Rodriguez lined a leadoff double in the third and scored on Jorge Posada's single. Mientkiewicz homered off the facade of the right-field upper deck in the fourth for a 6-0 lead.

It was a rare outburst of run support for Pettitte (3-3), who took a shutout into the sixth before giving up Mike Lowell's two-out RBI double. The left-hander allowed one run and nine hits with one walk, lowering his ERA to 2.66 and improving to 14-6 against Boston.

"He doesn't throw the ball as hard as he did at one time, but he does a lot of things and he has a lot of courage," Torre said.

New York (21-24) is 3-6 against the Red Sox this year. One night after managing only four hits, the Yankees matched a season high with 16 in one of their best all-around games of the season.

The Yankees, who lost their previous three series, won for the fifth time in 13 games overall. All three games in the series were decided by at least four runs.

"We won the series. That's what we need to concentrate on really, not worry about winning 15 in a row," Pettitte said. "It was a huge series, there's no doubt."

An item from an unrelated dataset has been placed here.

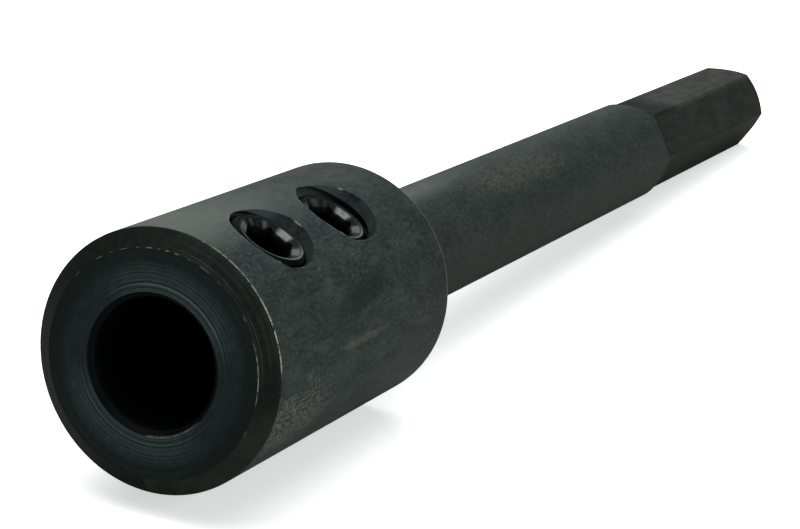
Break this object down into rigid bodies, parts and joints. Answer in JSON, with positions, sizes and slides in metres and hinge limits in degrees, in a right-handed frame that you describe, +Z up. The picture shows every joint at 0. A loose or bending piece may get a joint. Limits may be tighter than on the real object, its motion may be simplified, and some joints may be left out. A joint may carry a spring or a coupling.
{
  "type": "drill bit extension",
  "caption": "Straight steel drill bit extension: thick collar with a blind shank bore and socket set screws, plain round shaft and chamfered hexagonal drive shank.",
  "frame": {"origin": "middle of the bottom of the part's box as it lies on the rear rim of its collar and on the end of one flat of the hexagon", "axes": "+Z up from the surface it lies on; +X from the bore mouth towards the hexagonal end, with the bar's axis 2.9 degrees below it; the set screws point up and lean towards -Y"},
  "size_m": [0.181, 0.0254, 0.0273],
  "materials": {
    "blackened_bar": "black oxide, satin, with turning marks and light handling wear",
    "blackened_screw": "black oxide, satin, worn bright on the edge of the socket face"
  },
  "bodies": {
    "bar": {"extension_body": "blackened_bar"},
    "front_screw": {"set_screw_front": "blackened_screw"},
    "rear_screw": {"set_screw_rear": "blackened_screw"}
  },
  "joints": [
    {"name": "front_screw_travel", "type": "slide", "parent": "bar", "child": "front_screw", "axis": [0.0459, -0.4305, 0.9014], "range_m": [-0.00159, 0.00317]},
    {"name": "rear_screw_travel", "type": "slide", "parent": "bar", "child": "rear_screw", "axis": [0.0459, -0.4305, 0.9014], "range_m": [-0.00159, 0.00317]}
  ]
}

Schilling gave up six runs -- five earned -- in six innings during his first loss in nine starts since opening day at Kansas City. He was 2-0 with a 3.60 ERA in his previous four starts against the Yankees, lasting at least seven innings each time.

"He's giving up a lot of hits," Boston manager Terry Francona said. "There were just a couple of balls in the hole on a night when he needed a break. I'm not saying they were dribblers, because they weren't."

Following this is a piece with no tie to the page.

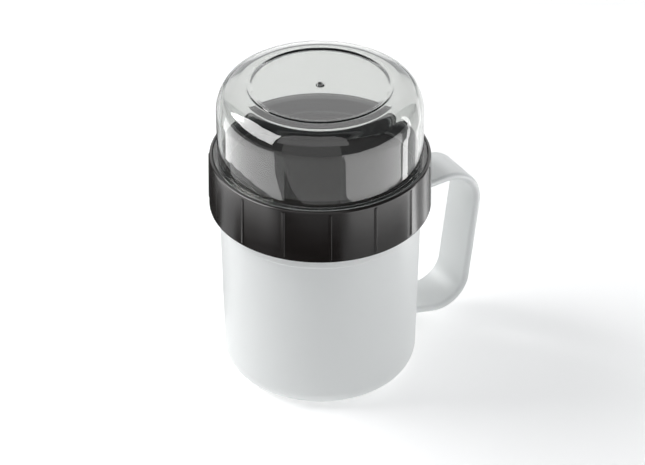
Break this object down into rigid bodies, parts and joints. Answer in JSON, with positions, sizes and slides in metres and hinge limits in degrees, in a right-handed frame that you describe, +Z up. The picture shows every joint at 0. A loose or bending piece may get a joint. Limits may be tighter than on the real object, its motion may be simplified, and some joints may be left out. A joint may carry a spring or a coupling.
{
  "type": "two-compartment mug to go",
  "caption": "Double-walled mug with a strap handle, a dark screw collar with a floor, and a clear cup that screws upside down into the collar.",
  "frame": {"origin": "centre of the mug's underside, on the axis of the mug and its screw threads", "axes": "+Z up along the axis of the mug, +X from the axis towards the handle, +Y to the left of someone looking along +X"},
  "size_m": [0.1368, 0.1055, 0.1534],
  "materials": {
    "white_plastic": "satin",
    "smoke_plastic": "gloss",
    "clear_plastic": "gloss",
    "silicone": "matte"
  },
  "bodies": {
    "mug": {"mug_shell": "white_plastic", "base_plate": "white_plastic", "mug_liner": "white_plastic", "handle": "white_plastic"},
    "lower_seal": {"mug_seal": "silicone"},
    "collar": {"screw_collar": "smoke_plastic"},
    "upper_seal": {"cup_seal": "silicone"},
    "cup": {"clear_cup": "clear_plastic"}
  },
  "joints": [
    {"name": "collar_rise", "type": "slide", "parent": "mug", "child": "lower_seal", "axis": [0, 0, 1], "range_m": [0, 0.018]},
    {"name": "collar_turn", "type": "hinge", "parent": "lower_seal", "child": "collar", "pos_m": [0, 0, 0.1], "axis": [0, 0, 1], "range_deg": [0, 540]},
    {"name": "cup_rise", "type": "slide", "parent": "collar", "child": "upper_seal", "axis": [0, 0, 1], "range_m": [0, 0.01125]},
    {"name": "cup_turn", "type": "hinge", "parent": "upper_seal", "child": "cup", "pos_m": [0, 0, 0.115], "axis": [0, 0, 1], "range_deg": [0, 450]}
  ],
  "couplings": [
    {"joint": "collar_rise", "follows": "collar_turn", "m_per_rad": 0.0019099},
    {"joint": "cup_rise", "follows": "cup_turn", "m_per_rad": 0.0014324}
  ]
}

Jeter tripled leading off the seventh against Brendan Donnelly and scored his second run of the game on Matsui's single.

Coco Crisp hit his first homer of the year in the eighth off Kyle Farnsworth, and Kevin Youkilis' run-scoring single made it 7-3.

Mientkiewicz doubled with two outs in the eighth and scored on Damon's single.

After allowing a leadoff double in the ninth, Mariano Rivera struck out the next three batters.

Game notes
Clemens allowed three runs and six hits against Portland, a Red Sox affiliate. He walked four, struck out five and threw 64 strikes. ... Youkilis extended his hitting streak to a career-best 16 games with a second-inning double. ... Jeter pushed his hitting streak to 18 games. ... Torre earned his 1,100th victory with the Yankees. ... Attendance was exactly 55,000. ... The Yankees honored victims of the Virginia Tech tragedy by painting school logos along the baselines and wearing them on their caps.